Local stores can beat Amazon when you include total value, not just sticker price. For example, a tool may cost a few dollars more at a local hardware store, but come with straightforward returns and advice from staff who use the products they sell. For infrequently purchased high-stakes items, that extra layer matters.
Price matching and coupons at brick-and-mortar chains can also outdo what Amazon offers, particularly during their own promotional events. It is worth checking at least one or two competitors for big-ticket items rather than assuming Amazon is cheapest by default.
Finally, consider the hidden cost of over-buying because it is easy. Many people accumulate inexpensive gadgets, organizers, and upgrades that did not solve a real problem. The easiest money saved on Amazon comes from not starting the search for "something better" when the current item still works.
Turning Amazon Into a Long-Term Savings Tool
Using Amazon wisely is less about chasing every flash sale and more about building calm, repeatable habits.
You check price history before believing a discount. You separate wants from needs, and give wants time to cool. You browse Today’s Deals only after reviewing the items you already planned to buy. You treat coupons as a bonus, not as a reason to shop.
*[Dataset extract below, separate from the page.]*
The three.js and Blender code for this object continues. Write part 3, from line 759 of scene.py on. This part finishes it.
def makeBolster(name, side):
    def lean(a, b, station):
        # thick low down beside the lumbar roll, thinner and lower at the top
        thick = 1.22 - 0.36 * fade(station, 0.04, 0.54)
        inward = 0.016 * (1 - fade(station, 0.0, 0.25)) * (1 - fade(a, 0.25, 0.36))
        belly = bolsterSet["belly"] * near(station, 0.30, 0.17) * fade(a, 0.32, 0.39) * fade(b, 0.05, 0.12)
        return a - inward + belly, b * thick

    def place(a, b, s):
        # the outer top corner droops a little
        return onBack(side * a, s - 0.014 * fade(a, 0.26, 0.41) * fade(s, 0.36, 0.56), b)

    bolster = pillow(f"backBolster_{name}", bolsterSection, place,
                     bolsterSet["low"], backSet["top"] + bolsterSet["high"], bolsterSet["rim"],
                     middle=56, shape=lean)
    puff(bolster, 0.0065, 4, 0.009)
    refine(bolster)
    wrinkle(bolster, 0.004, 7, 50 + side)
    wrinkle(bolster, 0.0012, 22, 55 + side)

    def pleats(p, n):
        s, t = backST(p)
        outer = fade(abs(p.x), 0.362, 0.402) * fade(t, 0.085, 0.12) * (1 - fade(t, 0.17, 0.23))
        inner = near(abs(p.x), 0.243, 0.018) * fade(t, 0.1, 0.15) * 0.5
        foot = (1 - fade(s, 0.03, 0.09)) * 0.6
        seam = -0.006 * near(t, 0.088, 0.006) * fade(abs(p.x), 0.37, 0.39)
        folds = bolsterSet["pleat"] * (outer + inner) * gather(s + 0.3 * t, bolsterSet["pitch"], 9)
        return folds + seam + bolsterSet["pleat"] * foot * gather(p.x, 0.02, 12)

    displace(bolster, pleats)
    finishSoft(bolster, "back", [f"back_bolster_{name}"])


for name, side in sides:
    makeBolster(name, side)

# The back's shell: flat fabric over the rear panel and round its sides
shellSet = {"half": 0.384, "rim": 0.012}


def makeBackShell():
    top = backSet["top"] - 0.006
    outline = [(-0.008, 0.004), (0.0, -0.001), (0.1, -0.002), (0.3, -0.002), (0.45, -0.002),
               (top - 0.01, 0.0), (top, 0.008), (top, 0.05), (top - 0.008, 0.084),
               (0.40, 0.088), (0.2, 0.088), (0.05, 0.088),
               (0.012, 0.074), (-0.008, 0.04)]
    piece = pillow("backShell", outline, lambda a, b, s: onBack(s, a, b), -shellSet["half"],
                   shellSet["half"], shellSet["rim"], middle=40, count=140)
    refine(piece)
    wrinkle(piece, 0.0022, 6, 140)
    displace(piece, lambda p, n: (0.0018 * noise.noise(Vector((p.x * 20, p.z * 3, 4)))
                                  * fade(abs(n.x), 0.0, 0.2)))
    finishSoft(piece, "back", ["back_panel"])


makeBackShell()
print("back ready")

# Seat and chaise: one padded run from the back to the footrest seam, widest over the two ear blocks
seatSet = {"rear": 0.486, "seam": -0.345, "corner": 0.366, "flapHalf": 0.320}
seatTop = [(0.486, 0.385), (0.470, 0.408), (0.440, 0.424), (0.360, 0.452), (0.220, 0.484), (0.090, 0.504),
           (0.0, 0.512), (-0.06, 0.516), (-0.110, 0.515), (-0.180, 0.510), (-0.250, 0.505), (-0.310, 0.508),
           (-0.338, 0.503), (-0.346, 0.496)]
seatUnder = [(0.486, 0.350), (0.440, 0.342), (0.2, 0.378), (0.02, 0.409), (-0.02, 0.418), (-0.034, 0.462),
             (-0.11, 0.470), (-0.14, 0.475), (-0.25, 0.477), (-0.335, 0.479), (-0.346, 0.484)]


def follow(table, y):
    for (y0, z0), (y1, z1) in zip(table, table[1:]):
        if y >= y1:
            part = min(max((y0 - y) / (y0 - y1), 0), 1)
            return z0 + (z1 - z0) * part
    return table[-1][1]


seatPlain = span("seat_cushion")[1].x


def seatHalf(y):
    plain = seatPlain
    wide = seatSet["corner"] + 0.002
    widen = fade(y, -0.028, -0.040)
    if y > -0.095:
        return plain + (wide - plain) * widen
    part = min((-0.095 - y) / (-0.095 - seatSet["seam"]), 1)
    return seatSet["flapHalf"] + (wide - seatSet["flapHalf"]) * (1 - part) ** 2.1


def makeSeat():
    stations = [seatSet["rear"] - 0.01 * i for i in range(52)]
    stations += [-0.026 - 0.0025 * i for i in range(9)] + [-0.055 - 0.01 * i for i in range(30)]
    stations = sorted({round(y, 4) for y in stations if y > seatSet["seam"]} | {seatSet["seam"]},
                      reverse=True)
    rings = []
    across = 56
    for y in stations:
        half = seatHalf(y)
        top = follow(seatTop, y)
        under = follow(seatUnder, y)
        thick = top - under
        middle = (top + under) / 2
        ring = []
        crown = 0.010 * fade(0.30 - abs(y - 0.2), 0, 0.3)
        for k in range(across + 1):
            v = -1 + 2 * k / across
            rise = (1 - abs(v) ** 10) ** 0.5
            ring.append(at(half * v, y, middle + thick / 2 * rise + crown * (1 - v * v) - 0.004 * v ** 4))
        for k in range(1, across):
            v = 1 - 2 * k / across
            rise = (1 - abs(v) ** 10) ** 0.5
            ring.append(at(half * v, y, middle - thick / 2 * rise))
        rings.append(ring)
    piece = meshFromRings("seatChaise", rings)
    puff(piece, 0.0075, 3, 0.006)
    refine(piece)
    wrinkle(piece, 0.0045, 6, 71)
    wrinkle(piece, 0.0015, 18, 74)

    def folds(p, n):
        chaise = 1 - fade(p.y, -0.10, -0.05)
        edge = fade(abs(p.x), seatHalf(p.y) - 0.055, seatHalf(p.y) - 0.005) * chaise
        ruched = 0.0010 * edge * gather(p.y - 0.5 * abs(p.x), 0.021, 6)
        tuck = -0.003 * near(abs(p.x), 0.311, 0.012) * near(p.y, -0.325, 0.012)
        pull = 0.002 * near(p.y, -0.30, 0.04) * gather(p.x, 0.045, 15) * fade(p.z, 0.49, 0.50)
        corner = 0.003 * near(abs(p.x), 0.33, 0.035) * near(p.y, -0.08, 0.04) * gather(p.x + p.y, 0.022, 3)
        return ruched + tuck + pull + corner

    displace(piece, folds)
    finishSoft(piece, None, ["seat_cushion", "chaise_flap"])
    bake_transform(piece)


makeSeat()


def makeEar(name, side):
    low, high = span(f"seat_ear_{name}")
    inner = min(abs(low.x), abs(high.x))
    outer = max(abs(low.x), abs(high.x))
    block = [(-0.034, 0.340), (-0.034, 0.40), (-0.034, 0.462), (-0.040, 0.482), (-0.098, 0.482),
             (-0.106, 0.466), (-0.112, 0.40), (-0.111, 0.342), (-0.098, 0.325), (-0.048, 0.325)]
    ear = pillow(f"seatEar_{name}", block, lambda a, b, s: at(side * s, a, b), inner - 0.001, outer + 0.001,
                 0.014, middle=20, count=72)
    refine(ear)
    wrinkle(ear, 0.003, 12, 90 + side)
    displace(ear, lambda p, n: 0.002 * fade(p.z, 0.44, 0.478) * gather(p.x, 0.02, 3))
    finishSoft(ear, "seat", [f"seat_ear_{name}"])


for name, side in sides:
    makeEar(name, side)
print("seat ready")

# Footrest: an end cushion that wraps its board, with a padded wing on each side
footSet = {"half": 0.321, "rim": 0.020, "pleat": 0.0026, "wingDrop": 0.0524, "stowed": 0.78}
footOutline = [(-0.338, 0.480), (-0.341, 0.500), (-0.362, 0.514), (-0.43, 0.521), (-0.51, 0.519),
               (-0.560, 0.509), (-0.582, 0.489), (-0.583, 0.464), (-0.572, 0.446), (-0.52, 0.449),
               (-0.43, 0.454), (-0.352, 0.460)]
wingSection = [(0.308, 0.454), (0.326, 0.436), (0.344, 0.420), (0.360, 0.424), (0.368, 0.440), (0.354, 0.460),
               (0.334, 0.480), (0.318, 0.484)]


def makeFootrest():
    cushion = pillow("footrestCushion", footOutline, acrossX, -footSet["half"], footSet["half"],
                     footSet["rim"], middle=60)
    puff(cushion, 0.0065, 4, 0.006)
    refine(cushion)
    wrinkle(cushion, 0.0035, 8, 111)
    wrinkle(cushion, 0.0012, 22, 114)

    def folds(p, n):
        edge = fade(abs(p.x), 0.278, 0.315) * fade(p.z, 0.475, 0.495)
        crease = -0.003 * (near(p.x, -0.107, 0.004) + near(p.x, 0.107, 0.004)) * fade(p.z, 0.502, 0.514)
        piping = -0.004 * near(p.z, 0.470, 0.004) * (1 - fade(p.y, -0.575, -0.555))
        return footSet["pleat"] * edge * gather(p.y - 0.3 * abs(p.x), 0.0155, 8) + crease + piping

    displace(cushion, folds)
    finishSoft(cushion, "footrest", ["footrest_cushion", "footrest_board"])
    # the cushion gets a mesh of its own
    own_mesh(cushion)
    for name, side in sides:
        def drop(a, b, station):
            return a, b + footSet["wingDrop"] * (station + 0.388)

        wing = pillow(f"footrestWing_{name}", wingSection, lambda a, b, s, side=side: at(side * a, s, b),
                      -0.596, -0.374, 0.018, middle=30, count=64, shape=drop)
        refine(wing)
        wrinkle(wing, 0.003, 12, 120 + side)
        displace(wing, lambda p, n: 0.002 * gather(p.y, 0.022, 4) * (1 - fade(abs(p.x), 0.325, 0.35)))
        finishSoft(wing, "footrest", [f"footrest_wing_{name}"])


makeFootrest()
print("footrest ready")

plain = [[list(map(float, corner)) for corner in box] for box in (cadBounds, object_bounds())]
You keep a short list of tools and routines, rather than a maze of overlapping hacks.
Over a year, those quiet, boring choices often matter more than the occasional doorbuster you happen to catch. A few dollars saved on recurring items each month, multiplied across categories and combined with fewer regretted purchases, can easily exceed what someone else gains from racing after every lightning deal they see.
The good news is you do not need perfection. Even partial adoption of these habits starts to tilt the platform back toward your side. Amazon remains a massive, convenient marketplace. With the right approach, it can also be one of the more reliable places to stretch your money, not just spend it.